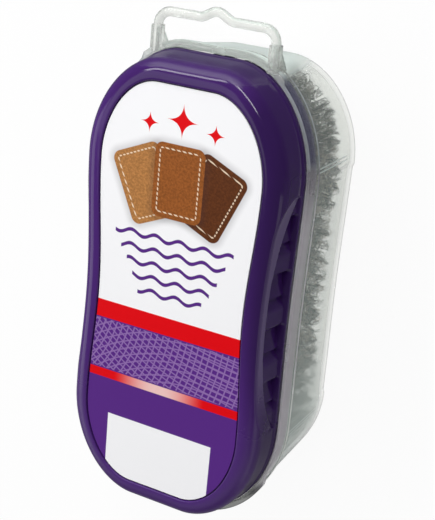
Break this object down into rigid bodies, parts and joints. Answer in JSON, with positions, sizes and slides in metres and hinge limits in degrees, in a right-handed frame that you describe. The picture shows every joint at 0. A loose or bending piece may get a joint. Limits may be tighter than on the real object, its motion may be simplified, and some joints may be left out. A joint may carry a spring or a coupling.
{
  "type": "shoe cleaning sponge",
  "caption": "Shoe sponge: hollow holder with a label, foam and a coarse fibre pad, plugged into a see-through tray with a hang loop.",
  "frame": {"origin": "middle of the tray's flat bottom face", "axes": "+Z out of the label, away from the tray's bottom; +Y along the length to the hang loop; +X across"},
  "size_m": [0.056, 0.1277, 0.0425],
  "materials": {
    "clear_plastic": "frosted, see-through",
    "purple_plastic": "glossy",
    "label_print": "printed film",
    "foam": "open-cell foam",
    "fibre": "curled coarse fibre"
  },
  "bodies": {
    "tray": {"cover_tray": "clear_plastic"},
    "sponge_head": {"holder_shell": "purple_plastic", "front_label": "label_print", "foam_sponge": "foam", "fibre_pad": "fibre"}
  },
  "joints": [
    {"name": "head_pull_out", "type": "slide", "parent": "tray", "child": "sponge_head", "axis": [0, 0, 1], "range_m": [0, 0.05]}
  ]
}
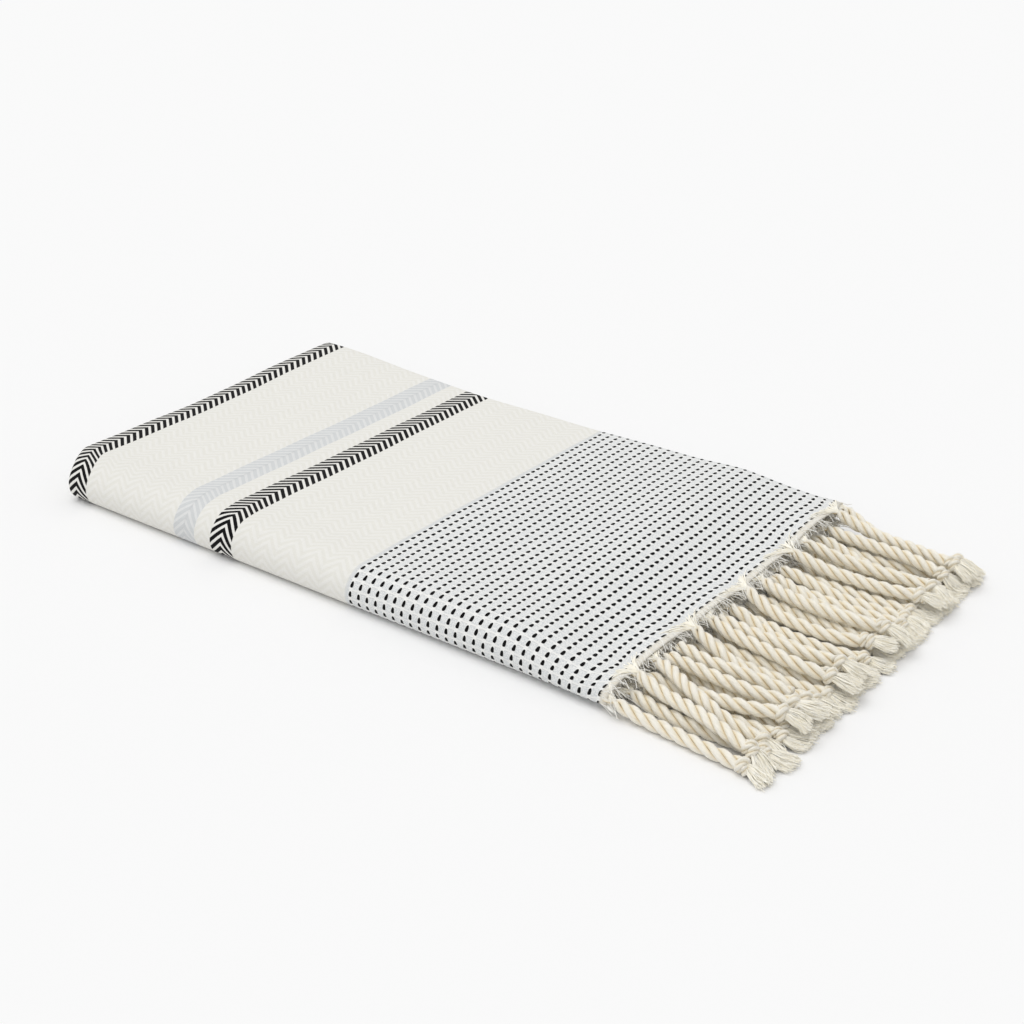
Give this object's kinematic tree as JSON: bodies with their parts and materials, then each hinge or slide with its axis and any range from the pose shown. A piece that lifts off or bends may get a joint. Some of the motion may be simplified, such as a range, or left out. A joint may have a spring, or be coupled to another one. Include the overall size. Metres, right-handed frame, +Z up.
{
  "type": "folded hammam towel",
  "caption": "Flat-woven cotton bath towel with woven stripes and a twisted-cord fringe, folded into a flat rectangular bundle with the fringe fanned out at one end.",
  "frame": {"origin": "on the surface the towel lies on, in the middle of the folded cloth's footprint, fringe left out", "axes": "+X along the bundle towards the fringed end, +Y towards its back, away from the wide rounded fold, +Z up"},
  "size_m": [0.5146, 0.2733, 0.0272],
  "materials": {
    "flat_weave": "matte off-white cotton flat weave with herringbone stripes and rows of short black floats",
    "twisted_cord": "soft matte natural cream cotton, thick twisted cords with knotted and brushed-out ends"
  },
  "bodies": {
    "root": {"towel_cloth": "flat_weave", "fringe_outer_end": "twisted_cord", "fringe_inner_end": "twisted_cord"}
  },
  "joints": []
}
= = = = =
WHAT IS EXPECTED - Copy each record from above without leaving any out.

TASK SOLUTION -
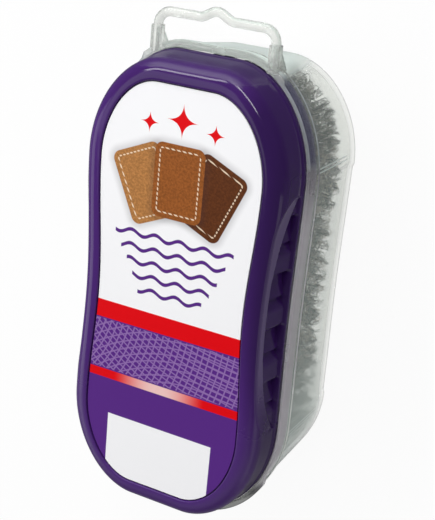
Break this object down into rigid bodies, parts and joints. Answer in JSON, with positions, sizes and slides in metres and hinge limits in degrees, in a right-handed frame that you describe. The picture shows every joint at 0. A loose or bending piece may get a joint. Limits may be tighter than on the real object, its motion may be simplified, and some joints may be left out. A joint may carry a spring or a coupling.
{
  "type": "shoe cleaning sponge",
  "caption": "Shoe sponge: hollow holder with a label, foam and a coarse fibre pad, plugged into a see-through tray with a hang loop.",
  "frame": {"origin": "middle of the tray's flat bottom face", "axes": "+Z out of the label, away from the tray's bottom; +Y along the length to the hang loop; +X across"},
  "size_m": [0.056, 0.1277, 0.0425],
  "materials": {
    "clear_plastic": "frosted, see-through",
    "purple_plastic": "glossy",
    "label_print": "printed film",
    "foam": "open-cell foam",
    "fibre": "curled coarse fibre"
  },
  "bodies": {
    "tray": {"cover_tray": "clear_plastic"},
    "sponge_head": {"holder_shell": "purple_plastic", "front_label": "label_print", "foam_sponge": "foam", "fibre_pad": "fibre"}
  },
  "joints": [
    {"name": "head_pull_out", "type": "slide", "parent": "tray", "child": "sponge_head", "axis": [0, 0, 1], "range_m": [0, 0.05]}
  ]
}
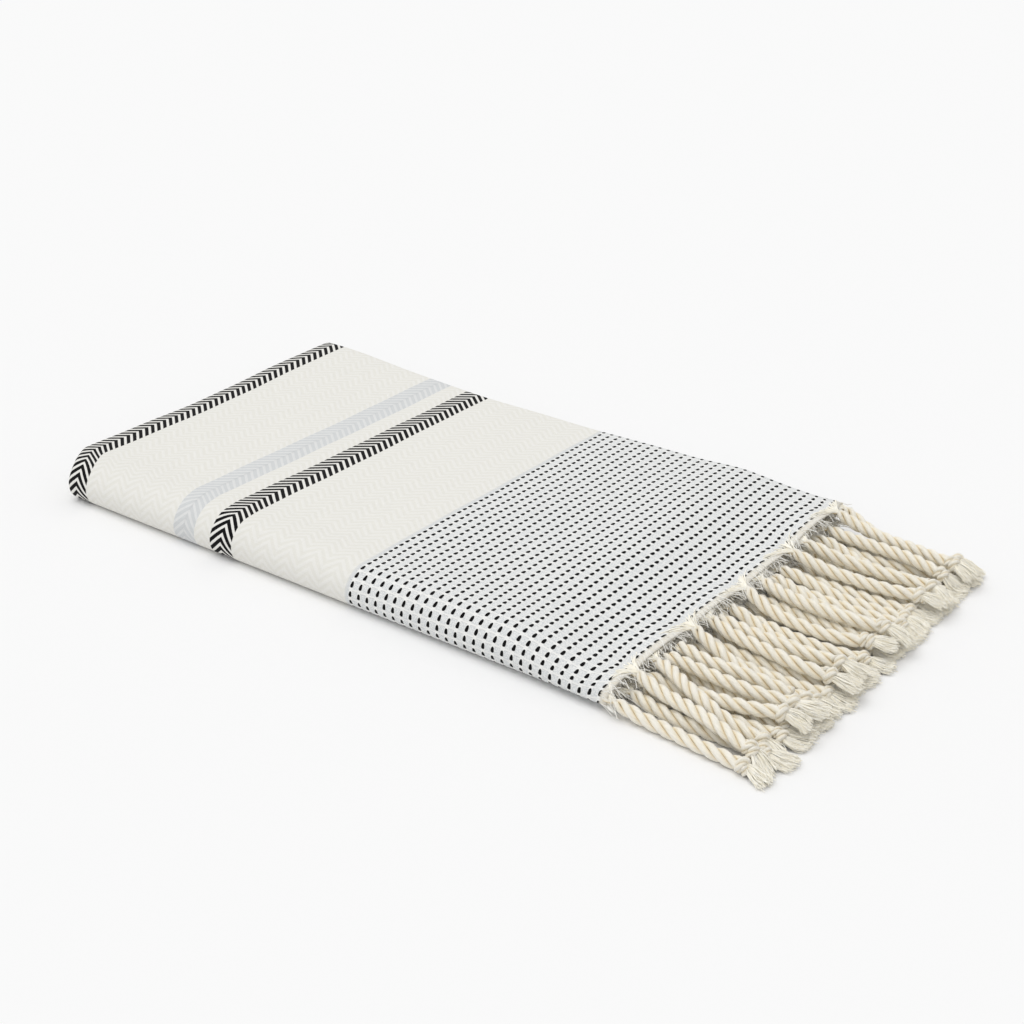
Give this object's kinematic tree as JSON: bodies with their parts and materials, then each hinge or slide with its axis and any range from the pose shown. A piece that lifts off or bends may get a joint. Some of the motion may be simplified, such as a range, or left out. A joint may have a spring, or be coupled to another one. Include the overall size. Metres, right-handed frame, +Z up.
{
  "type": "folded hammam towel",
  "caption": "Flat-woven cotton bath towel with woven stripes and a twisted-cord fringe, folded into a flat rectangular bundle with the fringe fanned out at one end.",
  "frame": {"origin": "on the surface the towel lies on, in the middle of the folded cloth's footprint, fringe left out", "axes": "+X along the bundle towards the fringed end, +Y towards its back, away from the wide rounded fold, +Z up"},
  "size_m": [0.5146, 0.2733, 0.0272],
  "materials": {
    "flat_weave": "matte off-white cotton flat weave with herringbone stripes and rows of short black floats",
    "twisted_cord": "soft matte natural cream cotton, thick twisted cords with knotted and brushed-out ends"
  },
  "bodies": {
    "root": {"towel_cloth": "flat_weave", "fringe_outer_end": "twisted_cord", "fringe_inner_end": "twisted_cord"}
  },
  "joints": []
}